| Instructions for the task |
Copy, character for character, the lines running from the one with "Continue the three.js" to the one with "GRAIN_SHARES = [0.3, 0.2, 0.17, 0.15, 0.07, 0.1, 0.01]", ends included. Leave out every other line.

| Input rows |

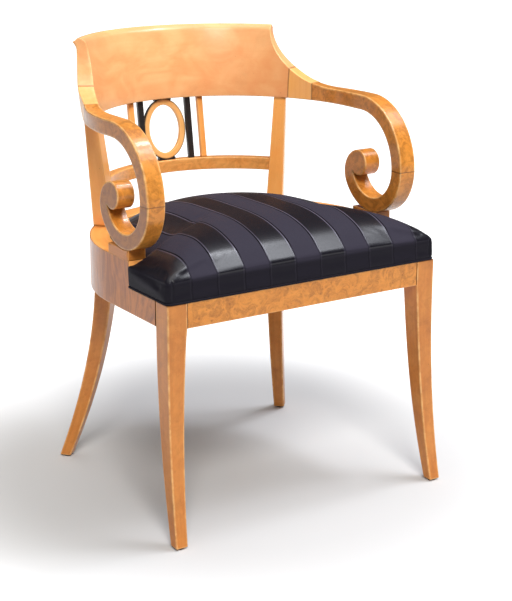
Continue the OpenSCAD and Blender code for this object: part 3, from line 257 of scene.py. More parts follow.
class Row:
    """One closed section of a piece: points, places in the wood, and marks for edges, for joints and for
    painted shade.
    """

    def __init__(self, points, places, edges, seams=None):
        self.points = points
        self.places = places
        self.edges = edges
        self.seams = seams or [0.0] * len(points)

    def toward(self, other, share):
        """The section a share of the way to another."""
        return Row([p.lerp(q, share) for p, q in zip(self.points, other.points)],
                   [p.lerp(q, share) for p, q in zip(self.places, other.places)],
                   list(self.edges), list(self.seams))

    def shrunk(self, inset, edge=None, seam=None):
        """The section drawn in by inset in its own plane."""
        normal = Vector()
        points = self.points
        count = len(points)
        for i, p in enumerate(points):
            normal += p.cross(points[(i + 1) % count])
        normal.normalize()
        moved = []
        for i, p in enumerate(points):
            along = points[(i + 1) % count] - points[i - 1]
            moved.append(p - along.cross(normal).normalized() * inset)
        edges = self.edges if edge is None else [edge] * count
        seams = self.seams if seam is None else [seam] * count
        return Row(moved, list(self.places), list(edges), list(seams))

    def mirrored(self):
        """The section of the other hand."""
        flip = Vector((-1, 1, 1))
        return Row([p * flip for p in self.points], list(self.places), list(self.edges), list(self.seams))


def rounded(corners, radius):
    """An outline with rounded corners: a list of (point, edge), with edge 1 on the roundings."""
    strip, most, outermost = 0.0025, 0.4, 0.47  # plain strip, and shares of a side that bound the two
    loop = []
    for i, corner in enumerate(corners):
        p = Vector(corner)
        back = Vector(corners[i - 1]) - p
        ahead = Vector(corners[(i + 1) % len(corners)]) - p
        r = min(radius, back.length * most, ahead.length * most)
        start, stop = (p + way.normalized() * r for way in (back, ahead))
        loop.append((p + back.normalized() * min(r + strip, back.length * outermost), 0.0))
        for t in spread(0, 1, 3):
            loop.append((start * (1 - t) ** 2 + p * (2 * t * (1 - t)) + stop * t ** 2, 1.0))
        loop.append((p + ahead.normalized() * min(r + strip, ahead.length * outermost), 0.0))
    return loop


def four_sided(corners, along, radius):
    """A section with four rounded corners, given in turn as points of the chair."""
    a, b, c, d = corners
    wide = ((b - a).length + (c - d).length) / 2
    high = ((d - a).length + (c - b).length) / 2
    loop = rounded([(0, 0), (wide, 0), (wide, high), (0, high)], radius)
    points, places = [], []
    for p, _ in loop:
        u, v = p.x / wide, p.y / high
        points.append(a * ((1 - u) * (1 - v)) + b * (u * (1 - v)) + c * (u * v) + d * ((1 - u) * v))
        places.append(Vector((along, p.x - wide / 2, p.y - high / 2)))
    return Row(points, places, [edge for _, edge in loop])


def end_rows(row, following, style, size, band=0.0):
    """Rows that close one end: the cap's own ring, then the rounding, a support, and a dark band, which at
    the heads of posts and bars is painted shadow under the crest rail.
    """
    run = (following.points[0] - row.points[0]).length
    steps, edge, seam = (2, None, 1.0) if style == "joint" else (3, 1.0, None)
    rows = [row.shrunk(size + SUPPORT, edge=0.0, seam=seam)]
    for k in range(steps + 1):
        angle = math.pi / 2 * k / steps
        moved = row.toward(following, size * (1 - math.cos(angle)) / run)
        rows.append(moved.shrunk(size * (1 - math.sin(angle)), edge=edge, seam=seam))
    if run > size + LEAST_RUN:
        rows.append(row.toward(following, (size + SUPPORT) / run))
    if band:
        rows[-1].seams = [BAND_DARKNESS] * len(row.points)
        rows.append(row.toward(following, band / run))
    return rows


def closed_rows(rows, start, stop):
    """The rows of a piece with both its ends closed."""
    head = end_rows(rows[0], rows[1], *start)
    tail = end_rows(rows[-1], rows[-2], *stop)
    return head + rows[1:-1] + tail[::-1]


def name_shift(name):
    """A place in the wood of its own for each piece, the same in every run."""
    seed = sum((i + 3) * ord(c) for i, c in enumerate(name))
    return Vector((seed % 17, seed % 29, seed % 23)) * 0.37


def new_mesh(name, points, faces):
    """A closed mesh whose faces all look outward."""
    mesh = bpy.data.meshes.new(name)
    mesh.from_pydata(points, [], faces)
    work = bmesh.new()
    work.from_mesh(mesh)
    bmesh.ops.recalc_face_normals(work, faces=work.faces)
    work.to_mesh(mesh)
    work.free()
    return mesh


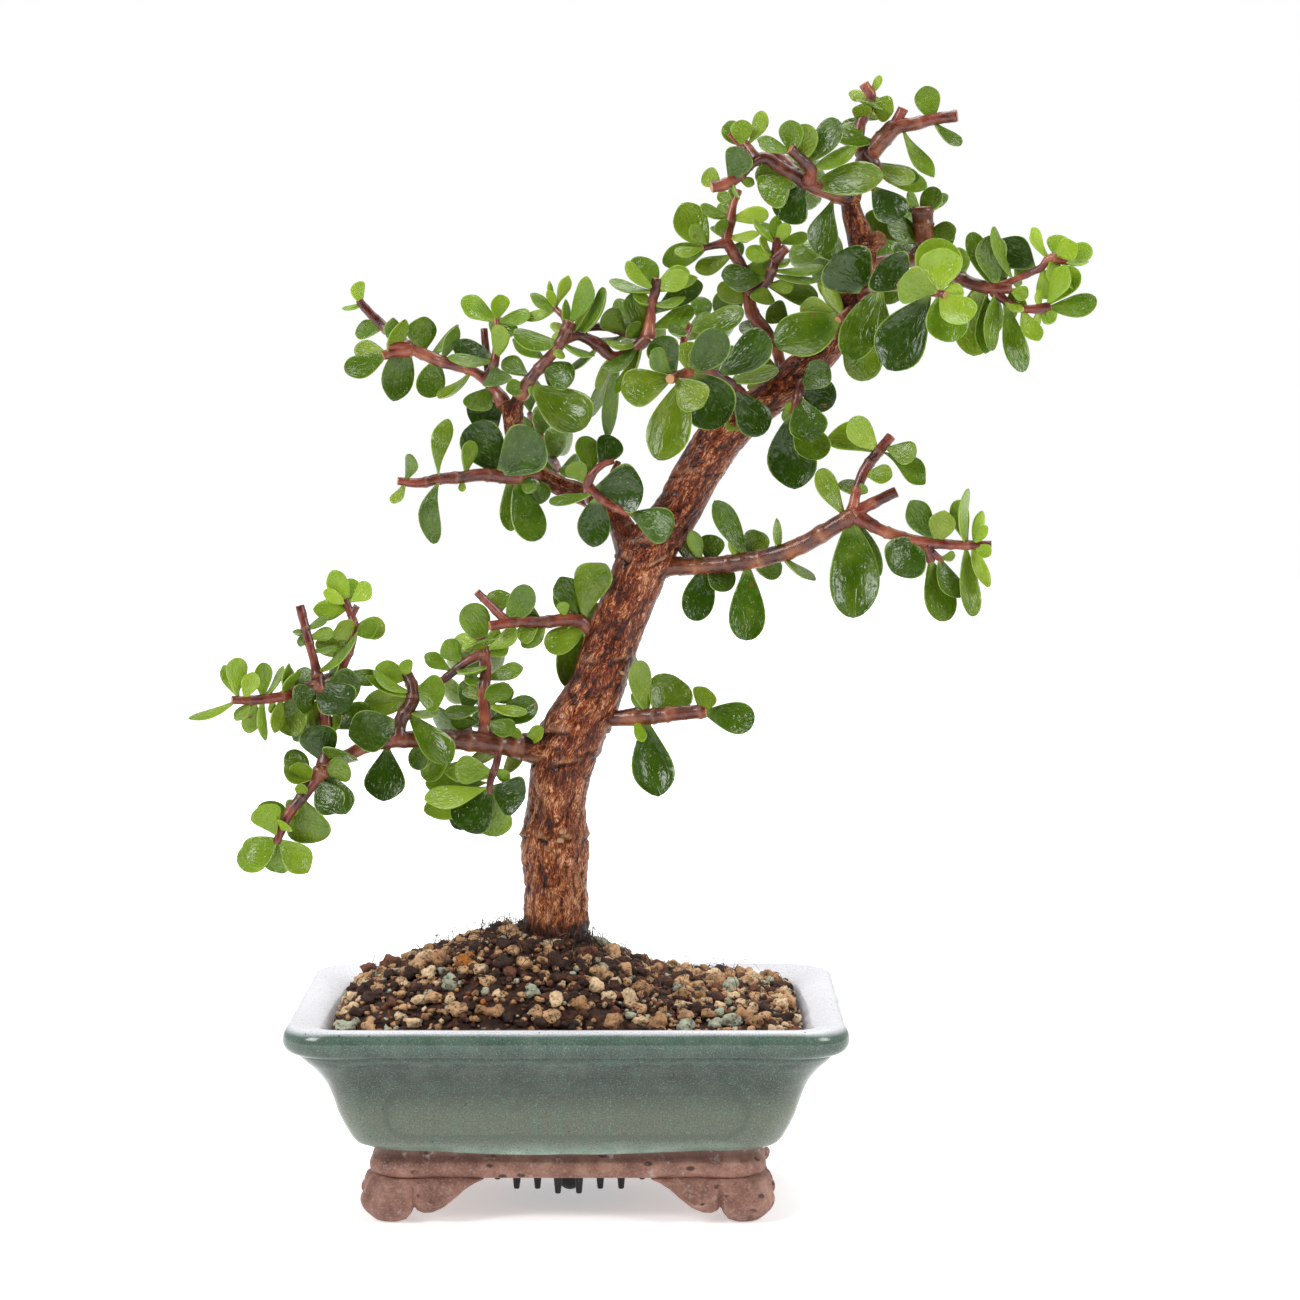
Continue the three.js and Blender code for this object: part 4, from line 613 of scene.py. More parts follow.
# The kinds of grain, as places on the mineral's row of colours, and their shares.
GRAIN_KINDS = [0.05, 0.2, 0.35, 0.5, 0.65, 0.8, 0.95]
GRAIN_SHARES = [0.3, 0.2, 0.17, 0.15, 0.07, 0.1, 0.01]


def soil_height(x, y):
    """Height of the ground: a crest along the pot with a bell-shaped mound on it, that
    falls to the lip with the 2.4th power across and the 8th power along, and lies a
    little lower on the right."""
    across = 1 - np.minimum(1, np.abs(y) / (SOIL_HALF - DEPTH_STEP)) ** 2.4
    along = 1 - np.minimum(1, np.abs(x) / SOIL_HALF) ** 8
    crest = SOIL_CREST + SOIL_MOUND * np.exp(-((x - MOUND_X) / MOUND_SPREAD) ** 2)
    crest = crest - SOIL_FALL * smooth_step(x, 2, 26)
    return SOIL_EDGE + (crest - SOIL_EDGE) * across * along


def ground(x, y):
    """The soil's height with clods of 7, 3 and 1.2 mm on it, lower at the lip."""
    spots = np.stack([x, y, 0 * x], -1)
    clods = 0.9 * lumps(spots, 7, 11) + 0.7 * lumps(spots, 3, 12) + 0.45 * lumps(spots, 1.2, 13)
    edge = np.maximum(np.abs(x) / SOIL_HALF, np.abs(y) / (SOIL_HALF - DEPTH_STEP))
    return soil_height(x, y) - 0.5 + clods * smooth_step(1.02 - edge, 0, 0.06)


def soil_skin():
    """The ground as rings from the lip inwards, closed by its walls and underside, with a
    well over the grate."""
    low = [(GRATE_ROOM, 19.6), (GRATE_ROOM, 17.7), (48.0, 17.7), (57.2, 36), (63.2, 49.5)]
    x_low, y_low = rounded_rings([half for half, z in low])
    angle = np.arctan2(y_low[2], x_low[2])
    x_low[:2], y_low[:2] = GRATE_ROOM * np.cos(angle), GRATE_ROOM * np.sin(angle)
    z_low = np.repeat([[z] for half, z in low], len(SPOKES), axis=1)
    x_top, y_top = rounded_rings(np.linspace(64.3, 0.4, SOIL_RINGS))
    x, y = np.concatenate([x_low, x_top]), np.concatenate([y_low, y_top])
    z = np.concatenate([z_low, ground(x_top, y_top)])
    points = np.stack([x, y, z], -1).reshape(-1, 3)
    poles = [(0, 0, 19.6), (0, 0, z[-1].mean())]
    return np.concatenate([points, poles]), grid_faces(*x.shape), end_fans(*x.shape)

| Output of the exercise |
Continue the three.js and Blender code for this object: part 4, from line 613 of scene.py. More parts follow.
# The kinds of grain, as places on the mineral's row of colours, and their shares.
GRAIN_KINDS = [0.05, 0.2, 0.35, 0.5, 0.65, 0.8, 0.95]
GRAIN_SHARES = [0.3, 0.2, 0.17, 0.15, 0.07, 0.1, 0.01]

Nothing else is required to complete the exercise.